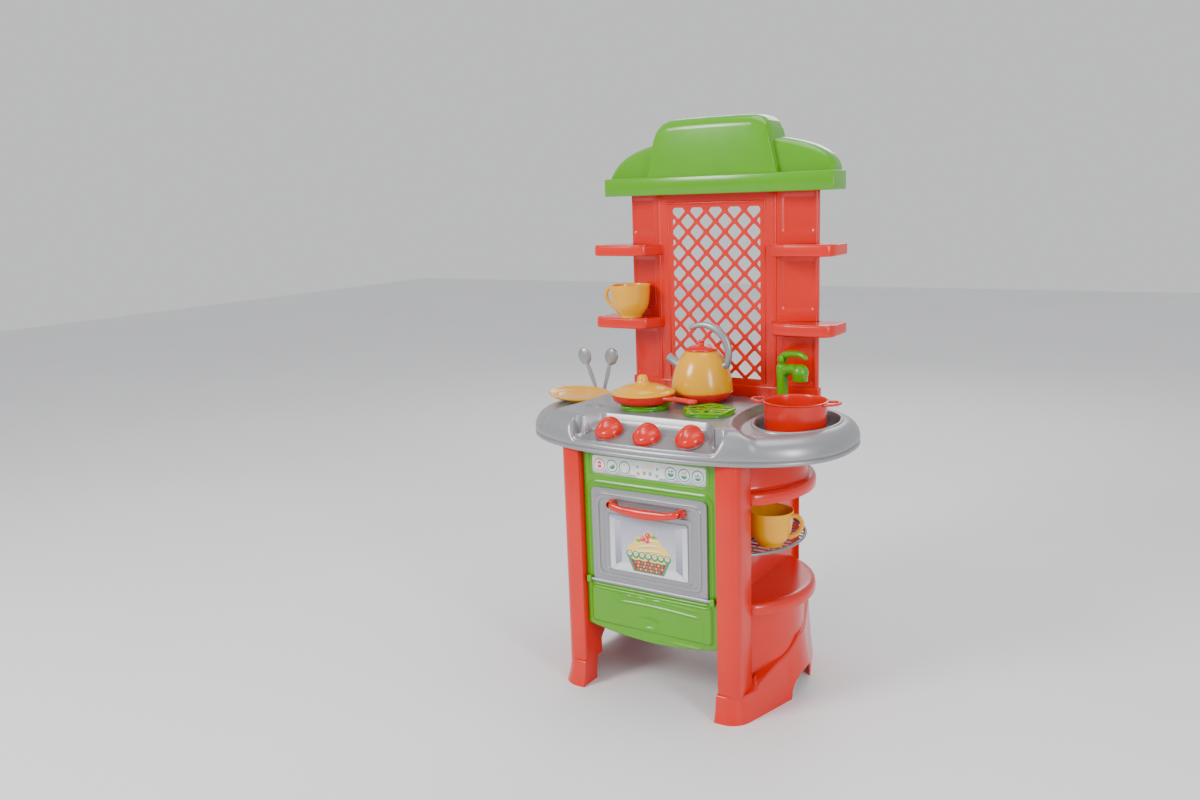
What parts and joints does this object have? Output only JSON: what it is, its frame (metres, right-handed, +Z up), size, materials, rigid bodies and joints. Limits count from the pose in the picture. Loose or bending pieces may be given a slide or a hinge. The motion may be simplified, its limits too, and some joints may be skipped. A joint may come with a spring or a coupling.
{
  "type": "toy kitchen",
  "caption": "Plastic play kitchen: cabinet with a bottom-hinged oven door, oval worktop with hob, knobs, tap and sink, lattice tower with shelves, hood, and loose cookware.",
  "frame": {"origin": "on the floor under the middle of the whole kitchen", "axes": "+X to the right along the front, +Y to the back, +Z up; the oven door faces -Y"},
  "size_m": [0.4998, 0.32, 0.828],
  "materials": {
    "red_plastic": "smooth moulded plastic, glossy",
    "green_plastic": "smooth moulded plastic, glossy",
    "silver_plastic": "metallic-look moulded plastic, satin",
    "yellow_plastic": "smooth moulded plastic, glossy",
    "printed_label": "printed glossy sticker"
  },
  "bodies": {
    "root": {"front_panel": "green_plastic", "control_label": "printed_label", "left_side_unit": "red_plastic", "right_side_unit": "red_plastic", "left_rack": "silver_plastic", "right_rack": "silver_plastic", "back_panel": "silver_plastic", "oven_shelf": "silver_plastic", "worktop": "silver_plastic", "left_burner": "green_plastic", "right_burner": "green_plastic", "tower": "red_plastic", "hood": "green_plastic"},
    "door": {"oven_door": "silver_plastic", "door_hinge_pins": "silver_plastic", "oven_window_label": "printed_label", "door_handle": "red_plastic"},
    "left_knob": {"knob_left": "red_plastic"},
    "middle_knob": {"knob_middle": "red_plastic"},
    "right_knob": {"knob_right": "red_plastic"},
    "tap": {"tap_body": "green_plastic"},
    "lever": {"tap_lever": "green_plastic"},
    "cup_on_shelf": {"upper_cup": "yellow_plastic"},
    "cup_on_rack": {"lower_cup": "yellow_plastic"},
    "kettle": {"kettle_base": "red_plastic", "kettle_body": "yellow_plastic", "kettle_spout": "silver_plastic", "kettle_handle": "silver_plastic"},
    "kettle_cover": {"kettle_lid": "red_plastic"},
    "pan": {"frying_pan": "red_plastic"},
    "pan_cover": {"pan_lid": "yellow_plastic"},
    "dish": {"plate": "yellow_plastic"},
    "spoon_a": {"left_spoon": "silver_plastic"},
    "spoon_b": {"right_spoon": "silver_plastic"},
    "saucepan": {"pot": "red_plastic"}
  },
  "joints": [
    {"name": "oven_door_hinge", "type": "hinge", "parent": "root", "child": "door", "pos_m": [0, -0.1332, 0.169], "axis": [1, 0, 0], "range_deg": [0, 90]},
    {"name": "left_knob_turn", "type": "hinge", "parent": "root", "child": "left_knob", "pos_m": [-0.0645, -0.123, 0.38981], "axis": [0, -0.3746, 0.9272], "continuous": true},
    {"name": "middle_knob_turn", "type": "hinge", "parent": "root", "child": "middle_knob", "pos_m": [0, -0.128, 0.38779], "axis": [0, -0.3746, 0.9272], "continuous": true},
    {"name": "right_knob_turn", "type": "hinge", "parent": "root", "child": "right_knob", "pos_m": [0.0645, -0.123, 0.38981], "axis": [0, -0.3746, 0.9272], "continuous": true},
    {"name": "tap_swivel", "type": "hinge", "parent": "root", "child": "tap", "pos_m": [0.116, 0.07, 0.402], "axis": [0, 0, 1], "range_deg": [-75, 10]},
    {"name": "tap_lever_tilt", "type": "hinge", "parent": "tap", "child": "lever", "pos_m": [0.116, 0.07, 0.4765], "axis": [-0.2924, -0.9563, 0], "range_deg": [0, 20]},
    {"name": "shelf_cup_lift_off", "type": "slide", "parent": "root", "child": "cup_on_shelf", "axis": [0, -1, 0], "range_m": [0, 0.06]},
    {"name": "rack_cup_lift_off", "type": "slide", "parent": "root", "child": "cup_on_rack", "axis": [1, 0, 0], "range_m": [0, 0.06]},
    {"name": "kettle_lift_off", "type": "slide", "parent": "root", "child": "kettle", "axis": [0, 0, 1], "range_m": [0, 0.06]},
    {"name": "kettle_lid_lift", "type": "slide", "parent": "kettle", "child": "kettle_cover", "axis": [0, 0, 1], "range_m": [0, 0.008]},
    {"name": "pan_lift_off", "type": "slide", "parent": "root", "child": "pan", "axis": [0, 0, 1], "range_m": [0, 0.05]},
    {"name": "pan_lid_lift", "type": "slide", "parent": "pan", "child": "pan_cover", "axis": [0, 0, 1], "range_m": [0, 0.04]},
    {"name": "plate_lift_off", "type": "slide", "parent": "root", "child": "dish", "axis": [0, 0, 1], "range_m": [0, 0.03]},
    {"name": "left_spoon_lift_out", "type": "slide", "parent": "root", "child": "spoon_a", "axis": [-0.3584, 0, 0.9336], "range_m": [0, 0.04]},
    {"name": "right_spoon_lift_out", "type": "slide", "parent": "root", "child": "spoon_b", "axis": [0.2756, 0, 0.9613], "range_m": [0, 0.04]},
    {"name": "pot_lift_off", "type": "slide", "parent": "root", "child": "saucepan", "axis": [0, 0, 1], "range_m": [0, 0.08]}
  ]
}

▶ Your goal: Extract the listing in its entirety and repeat it exactly.

▶ Answer to the exercise:
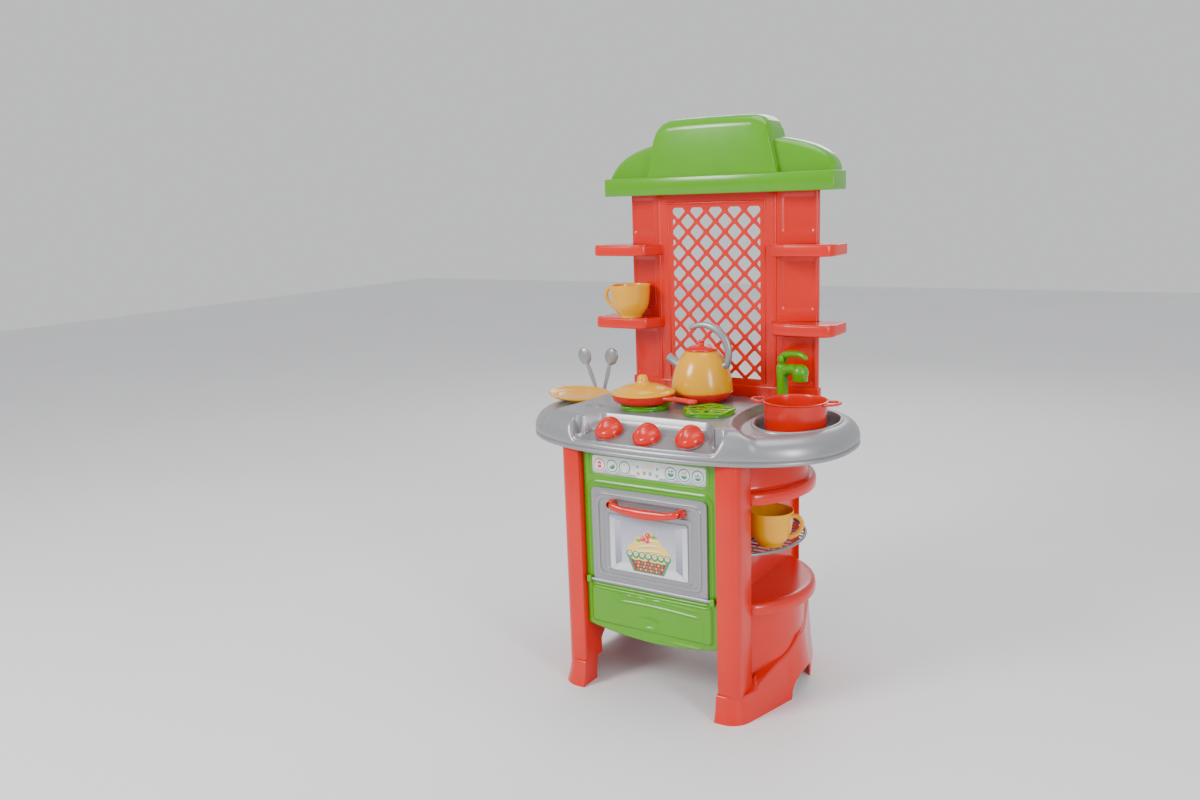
What parts and joints does this object have? Output only JSON: what it is, its frame (metres, right-handed, +Z up), size, materials, rigid bodies and joints. Limits count from the pose in the picture. Loose or bending pieces may be given a slide or a hinge. The motion may be simplified, its limits too, and some joints may be skipped. A joint may come with a spring or a coupling.
{
  "type": "toy kitchen",
  "caption": "Plastic play kitchen: cabinet with a bottom-hinged oven door, oval worktop with hob, knobs, tap and sink, lattice tower with shelves, hood, and loose cookware.",
  "frame": {"origin": "on the floor under the middle of the whole kitchen", "axes": "+X to the right along the front, +Y to the back, +Z up; the oven door faces -Y"},
  "size_m": [0.4998, 0.32, 0.828],
  "materials": {
    "red_plastic": "smooth moulded plastic, glossy",
    "green_plastic": "smooth moulded plastic, glossy",
    "silver_plastic": "metallic-look moulded plastic, satin",
    "yellow_plastic": "smooth moulded plastic, glossy",
    "printed_label": "printed glossy sticker"
  },
  "bodies": {
    "root": {"front_panel": "green_plastic", "control_label": "printed_label", "left_side_unit": "red_plastic", "right_side_unit": "red_plastic", "left_rack": "silver_plastic", "right_rack": "silver_plastic", "back_panel": "silver_plastic", "oven_shelf": "silver_plastic", "worktop": "silver_plastic", "left_burner": "green_plastic", "right_burner": "green_plastic", "tower": "red_plastic", "hood": "green_plastic"},
    "door": {"oven_door": "silver_plastic", "door_hinge_pins": "silver_plastic", "oven_window_label": "printed_label", "door_handle": "red_plastic"},
    "left_knob": {"knob_left": "red_plastic"},
    "middle_knob": {"knob_middle": "red_plastic"},
    "right_knob": {"knob_right": "red_plastic"},
    "tap": {"tap_body": "green_plastic"},
    "lever": {"tap_lever": "green_plastic"},
    "cup_on_shelf": {"upper_cup": "yellow_plastic"},
    "cup_on_rack": {"lower_cup": "yellow_plastic"},
    "kettle": {"kettle_base": "red_plastic", "kettle_body": "yellow_plastic", "kettle_spout": "silver_plastic", "kettle_handle": "silver_plastic"},
    "kettle_cover": {"kettle_lid": "red_plastic"},
    "pan": {"frying_pan": "red_plastic"},
    "pan_cover": {"pan_lid": "yellow_plastic"},
    "dish": {"plate": "yellow_plastic"},
    "spoon_a": {"left_spoon": "silver_plastic"},
    "spoon_b": {"right_spoon": "silver_plastic"},
    "saucepan": {"pot": "red_plastic"}
  },
  "joints": [
    {"name": "oven_door_hinge", "type": "hinge", "parent": "root", "child": "door", "pos_m": [0, -0.1332, 0.169], "axis": [1, 0, 0], "range_deg": [0, 90]},
    {"name": "left_knob_turn", "type": "hinge", "parent": "root", "child": "left_knob", "pos_m": [-0.0645, -0.123, 0.38981], "axis": [0, -0.3746, 0.9272], "continuous": true},
    {"name": "middle_knob_turn", "type": "hinge", "parent": "root", "child": "middle_knob", "pos_m": [0, -0.128, 0.38779], "axis": [0, -0.3746, 0.9272], "continuous": true},
    {"name": "right_knob_turn", "type": "hinge", "parent": "root", "child": "right_knob", "pos_m": [0.0645, -0.123, 0.38981], "axis": [0, -0.3746, 0.9272], "continuous": true},
    {"name": "tap_swivel", "type": "hinge", "parent": "root", "child": "tap", "pos_m": [0.116, 0.07, 0.402], "axis": [0, 0, 1], "range_deg": [-75, 10]},
    {"name": "tap_lever_tilt", "type": "hinge", "parent": "tap", "child": "lever", "pos_m": [0.116, 0.07, 0.4765], "axis": [-0.2924, -0.9563, 0], "range_deg": [0, 20]},
    {"name": "shelf_cup_lift_off", "type": "slide", "parent": "root", "child": "cup_on_shelf", "axis": [0, -1, 0], "range_m": [0, 0.06]},
    {"name": "rack_cup_lift_off", "type": "slide", "parent": "root", "child": "cup_on_rack", "axis": [1, 0, 0], "range_m": [0, 0.06]},
    {"name": "kettle_lift_off", "type": "slide", "parent": "root", "child": "kettle", "axis": [0, 0, 1], "range_m": [0, 0.06]},
    {"name": "kettle_lid_lift", "type": "slide", "parent": "kettle", "child": "kettle_cover", "axis": [0, 0, 1], "range_m": [0, 0.008]},
    {"name": "pan_lift_off", "type": "slide", "parent": "root", "child": "pan", "axis": [0, 0, 1], "range_m": [0, 0.05]},
    {"name": "pan_lid_lift", "type": "slide", "parent": "pan", "child": "pan_cover", "axis": [0, 0, 1], "range_m": [0, 0.04]},
    {"name": "plate_lift_off", "type": "slide", "parent": "root", "child": "dish", "axis": [0, 0, 1], "range_m": [0, 0.03]},
    {"name": "left_spoon_lift_out", "type": "slide", "parent": "root", "child": "spoon_a", "axis": [-0.3584, 0, 0.9336], "range_m": [0, 0.04]},
    {"name": "right_spoon_lift_out", "type": "slide", "parent": "root", "child": "spoon_b", "axis": [0.2756, 0, 0.9613], "range_m": [0, 0.04]},
    {"name": "pot_lift_off", "type": "slide", "parent": "root", "child": "saucepan", "axis": [0, 0, 1], "range_m": [0, 0.08]}
  ]
}